_STATED TASK:_
Return the line containing "const rearReach = baseDepth", the line containing "if empty is", and every line between them, exactly as they stand. Output nothing else.

_DATASET CONTENT:_
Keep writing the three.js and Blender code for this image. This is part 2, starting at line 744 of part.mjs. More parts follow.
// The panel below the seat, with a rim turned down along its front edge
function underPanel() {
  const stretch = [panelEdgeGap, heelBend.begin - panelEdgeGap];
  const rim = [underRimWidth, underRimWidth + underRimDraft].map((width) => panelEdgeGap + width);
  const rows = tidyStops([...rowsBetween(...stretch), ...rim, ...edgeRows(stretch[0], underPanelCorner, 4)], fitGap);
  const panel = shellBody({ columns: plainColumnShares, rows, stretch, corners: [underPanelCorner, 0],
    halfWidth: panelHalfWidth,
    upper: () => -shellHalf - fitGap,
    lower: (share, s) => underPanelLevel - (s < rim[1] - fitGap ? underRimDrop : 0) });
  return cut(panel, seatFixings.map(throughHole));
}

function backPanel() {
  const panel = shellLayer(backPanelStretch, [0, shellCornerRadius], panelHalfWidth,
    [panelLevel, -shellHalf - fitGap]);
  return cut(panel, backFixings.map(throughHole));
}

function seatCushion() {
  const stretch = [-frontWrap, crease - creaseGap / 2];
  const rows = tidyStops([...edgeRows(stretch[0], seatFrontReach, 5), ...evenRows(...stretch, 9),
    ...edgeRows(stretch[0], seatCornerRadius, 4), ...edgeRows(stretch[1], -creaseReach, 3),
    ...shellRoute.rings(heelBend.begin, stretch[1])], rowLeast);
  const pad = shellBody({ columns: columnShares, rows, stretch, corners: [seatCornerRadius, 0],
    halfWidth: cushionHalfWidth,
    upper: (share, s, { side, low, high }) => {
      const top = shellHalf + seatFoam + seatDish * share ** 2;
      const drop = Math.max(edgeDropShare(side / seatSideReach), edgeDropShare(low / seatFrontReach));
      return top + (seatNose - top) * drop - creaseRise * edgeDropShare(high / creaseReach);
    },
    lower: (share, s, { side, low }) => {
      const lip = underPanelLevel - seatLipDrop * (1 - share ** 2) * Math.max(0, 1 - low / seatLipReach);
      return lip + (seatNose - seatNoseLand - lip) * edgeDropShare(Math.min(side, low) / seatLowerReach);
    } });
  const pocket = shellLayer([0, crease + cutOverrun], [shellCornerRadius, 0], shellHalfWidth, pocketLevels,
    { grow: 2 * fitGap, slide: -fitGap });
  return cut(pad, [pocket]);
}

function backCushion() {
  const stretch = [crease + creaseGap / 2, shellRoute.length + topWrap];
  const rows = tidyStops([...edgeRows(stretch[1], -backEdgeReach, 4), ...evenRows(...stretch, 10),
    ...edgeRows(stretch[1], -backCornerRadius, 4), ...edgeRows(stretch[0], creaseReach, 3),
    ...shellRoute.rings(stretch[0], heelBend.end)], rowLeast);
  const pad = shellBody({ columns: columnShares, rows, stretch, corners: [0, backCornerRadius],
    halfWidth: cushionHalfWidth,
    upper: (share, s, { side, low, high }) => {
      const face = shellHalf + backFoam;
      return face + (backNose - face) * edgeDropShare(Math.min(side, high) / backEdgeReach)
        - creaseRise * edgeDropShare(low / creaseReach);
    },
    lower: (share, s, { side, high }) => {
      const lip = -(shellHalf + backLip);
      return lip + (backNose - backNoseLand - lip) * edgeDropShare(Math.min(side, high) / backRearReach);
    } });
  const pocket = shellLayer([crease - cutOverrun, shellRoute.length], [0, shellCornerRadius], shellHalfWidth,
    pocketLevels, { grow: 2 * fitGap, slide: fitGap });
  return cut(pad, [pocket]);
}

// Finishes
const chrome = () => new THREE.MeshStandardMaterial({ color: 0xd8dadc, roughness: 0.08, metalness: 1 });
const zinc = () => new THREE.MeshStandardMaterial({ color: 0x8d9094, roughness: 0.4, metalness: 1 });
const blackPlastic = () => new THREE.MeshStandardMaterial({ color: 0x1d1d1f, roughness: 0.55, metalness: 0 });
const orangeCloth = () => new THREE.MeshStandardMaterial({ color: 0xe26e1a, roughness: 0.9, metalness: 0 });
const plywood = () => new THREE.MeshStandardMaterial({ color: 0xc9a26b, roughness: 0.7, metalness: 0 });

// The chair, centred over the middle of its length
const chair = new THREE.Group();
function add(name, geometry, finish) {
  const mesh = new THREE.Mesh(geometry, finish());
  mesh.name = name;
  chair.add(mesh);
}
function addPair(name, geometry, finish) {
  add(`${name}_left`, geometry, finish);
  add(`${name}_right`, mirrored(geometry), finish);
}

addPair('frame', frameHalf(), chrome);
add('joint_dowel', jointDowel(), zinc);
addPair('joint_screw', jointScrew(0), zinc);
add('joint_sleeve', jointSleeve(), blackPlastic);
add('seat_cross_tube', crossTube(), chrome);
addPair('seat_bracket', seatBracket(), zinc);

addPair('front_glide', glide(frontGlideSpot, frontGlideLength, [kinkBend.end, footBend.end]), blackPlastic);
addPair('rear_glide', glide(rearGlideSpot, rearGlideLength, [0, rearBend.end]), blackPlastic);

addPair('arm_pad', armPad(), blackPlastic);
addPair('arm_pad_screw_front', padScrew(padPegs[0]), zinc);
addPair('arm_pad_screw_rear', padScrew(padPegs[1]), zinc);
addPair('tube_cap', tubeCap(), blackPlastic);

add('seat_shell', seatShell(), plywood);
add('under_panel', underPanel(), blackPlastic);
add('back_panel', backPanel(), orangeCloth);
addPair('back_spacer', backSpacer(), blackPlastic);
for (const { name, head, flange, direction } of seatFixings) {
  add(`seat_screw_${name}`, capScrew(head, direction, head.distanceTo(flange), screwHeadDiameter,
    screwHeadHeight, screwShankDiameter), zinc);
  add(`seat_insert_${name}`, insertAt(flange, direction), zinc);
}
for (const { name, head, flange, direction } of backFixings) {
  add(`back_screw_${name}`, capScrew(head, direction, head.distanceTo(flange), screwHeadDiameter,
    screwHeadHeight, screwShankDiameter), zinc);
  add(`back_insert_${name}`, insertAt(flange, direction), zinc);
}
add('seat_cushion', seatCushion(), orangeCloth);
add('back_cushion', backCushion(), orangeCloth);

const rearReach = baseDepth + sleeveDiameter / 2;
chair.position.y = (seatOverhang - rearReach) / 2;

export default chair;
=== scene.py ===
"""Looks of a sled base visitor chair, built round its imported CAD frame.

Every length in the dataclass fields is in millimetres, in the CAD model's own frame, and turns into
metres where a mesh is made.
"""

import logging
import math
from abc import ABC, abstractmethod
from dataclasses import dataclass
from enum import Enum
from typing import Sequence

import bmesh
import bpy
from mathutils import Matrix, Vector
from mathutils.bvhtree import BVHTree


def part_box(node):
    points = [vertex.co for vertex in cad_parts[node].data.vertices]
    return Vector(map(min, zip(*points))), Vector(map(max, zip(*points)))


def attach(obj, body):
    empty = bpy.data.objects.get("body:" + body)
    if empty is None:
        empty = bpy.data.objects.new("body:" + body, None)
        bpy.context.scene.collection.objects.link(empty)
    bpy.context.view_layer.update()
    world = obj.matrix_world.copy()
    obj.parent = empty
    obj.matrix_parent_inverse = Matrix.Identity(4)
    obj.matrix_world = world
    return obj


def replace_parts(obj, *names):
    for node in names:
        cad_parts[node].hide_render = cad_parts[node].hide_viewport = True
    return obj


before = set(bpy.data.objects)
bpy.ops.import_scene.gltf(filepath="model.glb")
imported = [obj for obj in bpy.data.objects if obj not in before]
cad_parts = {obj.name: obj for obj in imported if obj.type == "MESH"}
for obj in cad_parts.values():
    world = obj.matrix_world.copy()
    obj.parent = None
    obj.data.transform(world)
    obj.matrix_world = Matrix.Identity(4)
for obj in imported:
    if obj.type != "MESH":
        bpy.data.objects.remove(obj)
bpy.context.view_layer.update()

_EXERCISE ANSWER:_
const rearReach = baseDepth + sleeveDiameter / 2;
chair.position.y = (seatOverhang - rearReach) / 2;

export default chair;
=== scene.py ===
"""Looks of a sled base visitor chair, built round its imported CAD frame.

Every length in the dataclass fields is in millimetres, in the CAD model's own frame, and turns into
metres where a mesh is made.
"""

import logging
import math
from abc import ABC, abstractmethod
from dataclasses import dataclass
from enum import Enum
from typing import Sequence

import bmesh
import bpy
from mathutils import Matrix, Vector
from mathutils.bvhtree import BVHTree


def part_box(node):
    points = [vertex.co for vertex in cad_parts[node].data.vertices]
    return Vector(map(min, zip(*points))), Vector(map(max, zip(*points)))


def attach(obj, body):
    empty = bpy.data.objects.get("body:" + body)
    if empty is None:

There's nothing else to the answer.